Atlantis Adventures owns and operates Atlantis Submarines Hawaii; manages Waimea Valley Adventure Park and Sea Life Park, and provides sales and marketing for the USS Battleship Missouri Museum. Metzger said at one time, Atlantis could sell a submarine excursion for $99. Last year, Atlantis introduced the $99 Value Pass, which includes a submarine ride as well as admission to both Sea Life Park and Waimea Valley and a choice of either kayaking, an all-terrain-vehicle tour, mountain biking, horseback riding, lunch at Waimea or a USS Missouri tour.

Metzger's experience is borne out by KPMG's report, which found that gross revenue per visitor at member attractions was down 3.3% last year.

But the attractions' problems go beyond getting repeat visitors inside the gates. Not only is Oahu more dependent on slumping Asian markets than the neighbor islands are, but the trend is for more westbound tourists to fly directly to those islands, bypassing Oahu.

Also, nonstop flights to neighbor islands have increased. Last year, Oahu's 4.7 million visitors were down 5.5% from 1997. While Hawaii's westbound arrivals were up 4.1%, Oahu's were up only 0.6%.

Meanwhile, the major neighbor islands all showed arrivals growth; their westbound visitor increases were enough to overcome the Asian slide. For the first two months of this year, Oahu's visitors dropped another 5.3% while Hawaii's total arrivals were flat (up 0.1%).

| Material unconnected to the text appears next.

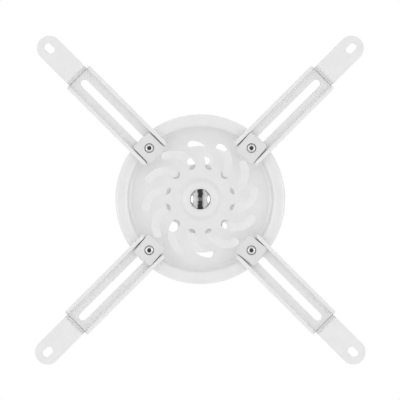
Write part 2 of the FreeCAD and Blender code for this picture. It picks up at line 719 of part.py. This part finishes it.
# Arms and their clamps, drawn at the origin and put in place
def slotted_arm(label, turn, inset):
    """A channel with a long slot and a stepped end tab; x runs outward from the slot's inner end."""
    body = new_body(label)
    half = "arm_width / 2"
    channel = [(f"-{half}", "0"), (f"-{half}", "-lip_height"), (half, "-lip_height"), (half, "0")]
    pad(body, polygon(body, label + "_channel", channel, "YZ_Plane", "-arm_margin"), "arm_margin + lip_reach")
    wall = "(arm_width / 2 - arm_gauge)"
    inside = [(f"-{wall}", "-arm_gauge"), (f"-{wall}", "-lip_height"),
              (wall, "-lip_height"), (wall, "-arm_gauge")]
    pocket(body, polygon(body, label + "_inside", inside, "YZ_Plane", "-arm_margin"), along=True)
    out, floor, lip = worked(half), worked("arm_gauge"), worked("lip_height")
    rounded(body, label + "_back_bends", "arm_bend + arm_gauge",
            lambda edge: flat_at(edge, 0) and near(abs(middle(edge).y), out))
    rounded(body, label + "_inside_bends", "arm_bend",
            lambda edge: flat_at(edge, -floor) and near(abs(middle(edge).y), out - floor))
    rounded(body, label + "_lip_corners", "lip_corner",
            lambda edge: flat_at(edge, -lip) and edge.BoundBox.XLength < CLOSE)
    rounded(body, label + "_lip_rounds", "lip_round",
            lambda edge: flat_at(edge, -lip) and edge.BoundBox.YLength < CLOSE)
    step = [
        ("lip_reach", "0"), ("step_reach + arm_gauge", "0"),
        ("step_reach + arm_gauge", "-tab_drop"), ("tab_end", "-tab_drop"),
        ("tab_end", "-tab_drop - arm_gauge"), ("step_reach", "-tab_drop - arm_gauge"),
        ("step_reach", "-arm_gauge"), ("lip_reach", "-arm_gauge"),
    ]
    tongue = pad(body, polygon(body, label + "_step", step), "tab_width")
    tongue.Midplane = True
    riser, drop = worked("step_reach"), worked("tab_drop")

    def across(edge, x, z):
        return flat_at(edge, z) and edge.BoundBox.XLength < CLOSE and near(middle(edge).x, x)

    rounded(body, label + "_outer_folds", "fold_bend + arm_gauge",
            lambda edge: across(edge, riser + floor, 0) or across(edge, riser, -drop - floor))
    rounded(body, label + "_inner_folds", "fold_bend",
            lambda edge: across(edge, riser, -floor) or across(edge, riser + floor, -drop))
    end = worked("tab_end")
    rounded(body, label + "_tab_round", "tab_width / 2 - plug_gap",
            lambda edge: upright(edge) and near(middle(edge).x, end))
    pocket(body, straight_slot(body, label + "_slot", "0", "arm_slot_travel", "arm_slot_width"))
    reach = "(tab_hole_length - tab_hole_width) / 2"
    pocket(body, straight_slot(body, label + "_tab_hole", f"tab_hole_reach - {reach}",
                               f"tab_hole_reach + {reach}", "tab_hole_width"))
    put(body, turn, inset)
    return body


def put(body, turn, inset, twist=0):
    """Set a piece out from the axis at one of the four fixings, under the projector plate."""
    body.Placement.Rotation = FreeCAD.Rotation(FreeCAD.Vector(0, 0, 1), turn + twist)
    bind(body, "Placement.Base.x", f"(fixing_radius - {inset}) * cos({turn})")
    bind(body, "Placement.Base.y", f"(fixing_radius - {inset}) * sin({turn})")
    bind(body, "Placement.Base.z", "-pad_depth")


def clamp_block(label, turn, twist):
    """A block that runs in the channel of an arm, with a spigot in its slot."""
    body = new_body(label)
    x, y = "block_length / 2", "block_width / 2"
    outline = [(x, y), (f"-{x}", y), (f"-{x}", f"-{y}"), (x, f"-{y}")]
    face = polygon(body, label + "_outline", outline, "XY_Plane", "-arm_gauge")
    pad(body, face, "block_height", along=False)
    rounded(body, label + "_corners", "block_corner", upright)
    bevelled(body, label + "_edges", "block_edge", lambda edge: edge.BoundBox.ZLength < CLOSE)
    spigot = circle(body, label + "_spigot", "arm_slot_width / 2 - spigot_gap", lift="-arm_gauge")
    pad(body, spigot, "arm_gauge - spigot_gap")
    pocket(body, circle(body, label + "_bore", "screw_radius + running_gap"))
    pocket(body, circle(body, label + "_counterbore", "head_radius + head_gap",
                        lift="-arm_gauge - block_height"), "head_height", along=True)
    put(body, turn, "0", twist)
    return body


def clamp_screw(label):
    """A socket-head screw on the Z axis, its head flush with the clamp block."""
    body = new_body(label)
    foot = "-block_face"
    pad(body, circle(body, label + "_head", "head_radius", lift=foot), "head_height")
    pad(body, circle(body, label + "_shank", "screw_radius", lift=foot), "block_face - screw_end")
    face, end = worked(foot), worked("-screw_end")
    rounded(body, label + "_dome", "head_round", lambda edge: flat_at(edge, face))
    bevelled(body, label + "_end", "screw_edge", lambda edge: flat_at(edge, end))
    pocket(body, hexagon(body, label + "_socket", "key_flats", foot), "key_depth", along=True)
    return body


def four_of(label, piece):
    """The same piece at each of the four fixings."""
    copies = []
    for quarter in range(4):
        copy = doc.addObject("App::Link", f"{label}_{quarter + 1}")
        copy.LinkedObject = piece
        bind(copy, "Placement.Base.x", f"fixing_radius * cos(90 * {quarter})")
        bind(copy, "Placement.Base.y", f"fixing_radius * sin(90 * {quarter})")
        copies.append(copy)
    group = doc.addObject("Part::Compound", label)
    group.Links = copies
    return group


# The pieces
nodes = [
    ceiling_plate(),
    swivel_bush(),
    washer("friction_washer", "hub_radius", "neck_flange_radius",
           "-neck_flange_top", "friction_washer_height"),
    washer("top_washer", "stud_radius + running_gap", "top_washer_radius", "-bush_top", "top_washer_height"),
    hex_nut("top_nut", "top_nut_flats", "stud_radius + running_gap", "-nut_seat", "top_nut_height"),
    neck_head(),
    neck_tube(),
    neck_foot(),
    ball_stud(),
    hex_nut("stud_nut", "stud_nut_flats", "shank_radius + running_gap",
            "-tube_foot - stud_nut_height", "stud_nut_height"),
    ball_liner(),
    ball_cup(),
    locking_collar(),
    projector_plate(),
]
for side, turn, inset, twist in (("right", 0, "0", -7), ("back", 90, "0", -5),
                                 ("left", 180, "short_reach", 0), ("front", 270, "short_reach", -5)):
    nodes.append(slotted_arm("arm_" + side, turn, inset))
    nodes.append(clamp_block("clamp_block_" + side, turn, twist))
screw = clamp_screw("screw_pattern")
small_washer = washer("washer_pattern", "screw_radius + running_gap", "small_washer_radius",
                      "-washer_seat", "small_washer_height")
small_nut = hex_nut("nut_pattern", "small_nut_flats", "screw_radius + running_gap",
                    "-small_nut_seat", "small_nut_height")
for label, pattern in (("clamp_screws", screw), ("clamp_washers", small_washer), ("clamp_nuts", small_nut)):
    nodes.append(four_of(label, pattern))

doc.recompute()
for item in doc.Objects:
    if "Invalid" in item.State or "Error" in item.State:
        raise RuntimeError(f"{item.Name} did not build: {item.State}")
for node in nodes:
    if node.Shape.isNull() or not node.Shape.isValid():
        raise RuntimeError(f"{node.Label} has no valid shape")
for node in nodes:
    node.Shape.exportStep(f"parts/{node.Label}.step")
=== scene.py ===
import math

import bpy
from mathutils import Matrix, Vector


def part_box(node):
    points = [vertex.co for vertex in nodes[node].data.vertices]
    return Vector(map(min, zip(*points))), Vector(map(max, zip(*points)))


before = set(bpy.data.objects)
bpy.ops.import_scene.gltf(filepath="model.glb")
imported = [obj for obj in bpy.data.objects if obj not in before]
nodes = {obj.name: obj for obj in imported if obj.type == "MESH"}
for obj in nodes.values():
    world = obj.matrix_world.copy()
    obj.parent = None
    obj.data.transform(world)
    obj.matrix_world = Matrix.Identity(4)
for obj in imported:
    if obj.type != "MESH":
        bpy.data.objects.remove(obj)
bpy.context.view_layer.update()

MM = 0.001
PLATE_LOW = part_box("arm_right")[0].z
SCREW_HEAD = 3.3 * MM         # radius of a clamp screw's head
SCREW_HEAD_HEIGHT = 4 * MM
SOCKET_SHADE_RADIUS = 1.9 * MM       # radius of the painted shade over a socket, a little wider than the recess
SOCKET_SHADE_START = 0.3 * MM        # the painted shade starts this far above the head's lowest point
SCREW_THREAD = (0.7 * MM, 0.15 * MM)     # pitch and depth
STUD_THREAD = (1.75 * MM, 0.35 * MM)
BALL_AND_NECK = 25.5 * MM     # lowest point of the ball to the start of its thread


# Node helpers
class Graph:
    """A material's node tree, with short calls that add and join nodes."""

    def __init__(self, name):
        self.material = bpy.data.materials.new(name)
        self.material.use_nodes = True
        self.tree = self.material.node_tree
        self.shader = self.tree.nodes["Principled BSDF"]
        self.place = self.tree.nodes.new("ShaderNodeTexCoord").outputs["Object"]

    def add(self, kind, **settings):
        node = self.tree.nodes.new("ShaderNode" + kind)
        for name, value in settings.items():
            setattr(node, name, value)
        return node

    def join(self, source, target):
        self.tree.links.new(source, target)

    def noise(self, size, detail=2.0, roughness=0.5, stretch=(1, 1, 1)):
        """Noise with features about size across."""
        mapping = self.add("Mapping")
        mapping.inputs["Scale"].default_value = stretch
        self.join(self.place, mapping.inputs["Vector"])
        node = self.add("TexNoise")
        node.inputs["Scale"].default_value = 1 / size
        node.inputs["Detail"].default_value = detail
        node.inputs["Roughness"].default_value = roughness
        self.join(mapping.outputs["Vector"], node.inputs["Vector"])
        return node.outputs["Fac"]

    def steps(self, source, *stops):
        """Grey levels or colours at given places of a source."""
        node = self.add("ValToRGB")
        elements = node.color_ramp.elements
        while len(elements) < len(stops):
            elements.new(1)
        for stop, (place, level) in zip(elements, stops):
            stop.position = place
            stop.color = (*level, 1) if isinstance(level, tuple) else (level, level, level, 1)
        self.join(source, node.inputs["Fac"])
        return node.outputs["Color"]

    def ramp(self, source, low, high, start=0.3, end=0.7):
        return self.steps(source, (start, low), (end, high))

    def maths(self, operation, *values):
        node = self.add("Math", operation=operation)
        for value, socket in zip(values, node.inputs):
            if isinstance(value, (int, float)):
                socket.default_value = value
            else:
                self.join(value, socket)
        return node.outputs[0]

    def bump(self, height, depth, strength, normal=None):
        node = self.add("Bump")
        node.inputs["Distance"].default_value = depth
        node.inputs["Strength"].default_value = strength
        self.join(height, node.inputs["Height"])
        if normal:
            self.join(normal, node.inputs["Normal"])
        return node.outputs["Normal"]

    def soft_edges(self, radius):
        node = self.add("Bevel", samples=8)
        node.inputs["Radius"].default_value = radius
        return node.outputs["Normal"]

    def part(self, axis):
        """X, Y or Z of a point in the part's own frame."""
        node = self.add("SeparateXYZ")
        self.join(self.place, node.inputs[0])
        return node.outputs[axis]

    def thread(self, pitch, low, high):
        """The crests of an upright screw thread between two heights."""
        z = self.part("Z")
        wave = self.maths("SINE", self.maths("MULTIPLY", z, math.tau / pitch))
        inside = self.maths("MULTIPLY", self.maths("GREATER_THAN", z, low), self.maths("LESS_THAN", z, high))
        return self.maths("MULTIPLY", wave, inside)

    def screw_socket_shade(self, reach, radius, face):
        """Mask for painted shade: 1 in the sockets of the four clamp screws, whose axes stand at a reach along X and
        Y.
        """
        x, y = self.maths("ABSOLUTE", self.part("X")), self.maths("ABSOLUTE", self.part("Y"))
        out = self.maths("SUBTRACT", self.maths("MAXIMUM", x, y), reach)
        aside = self.maths("MINIMUM", x, y)
        square = self.maths("ADD", self.maths("MULTIPLY", out, out), self.maths("MULTIPLY", aside, aside))
        near = self.maths("LESS_THAN", square, radius ** 2)
        return self.maths("MULTIPLY", near, self.maths("GREATER_THAN", self.part("Z"), face))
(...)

Many see more aggressive promotion to markets likely to produce first-time visitors -who are also more likely to stay on Oahu -- as a way out of the dilemma.

The Hawaii Visitors & Convention Bureau and Oahu Visitors Bureau have made it a priority to aim marketing efforts at first-time visitors from the U.S. mainland. This month, HVCB's first seminars for its new agent specialist program are being held in the Midwest, Southwest and East -- areas more likely than the West to provide first-time visitors.

Some attractions have been going after Honolulu's growing cruise ship market. HHA's Taylor, who is president of Maui Divers' Jewelry Design Center, said sales figures for his cruise business are up substantially.

But with very little local business, sales were down 8% last year, he said. Mainland business was flat, and Asia dropped 15%, although Japanese arrivals increased because of a market- share increase, Taylor said.

What hurt the company was the Korean market. "We had 50,000 Koreans -- half of Hawaii's Korean market -- in 1996. Last year, we saw only 1,000 Koreans," he said.

Hilo Hattie -- the largest retailer and wholesaler of Hawaii fashions, gifts and souvenirs and its largest resort-apparel manufacturer -- also is aggressively going after the cruise market and reported an increase in business. "The challenge is the large number of repeat visitors who say, 'Been there, done that.' We have to constantly come up with new ways to attract them," said Carlton Kramer, vice president of sales and marketing.

On May 1, Hilo Hattie will introduce its latest coupon program, with one free admission to attractions and activities with one paid admission. With any purchase, even a candy bar, the free offer covers 10 attractions and activities plus greens fees at five Oahu golf courses.

With the purchase of a Hilo Hattie-labeled garment, shoppers will get 10 coupons for meals at restaurants. Kramer said Japanese business increased last year because a major competitor closed, and resident business increased because of the opening of a store at Ala Moana Center.

The company, which offers discounts to travel agents, began going after meetings business last year and came out with a group brochure.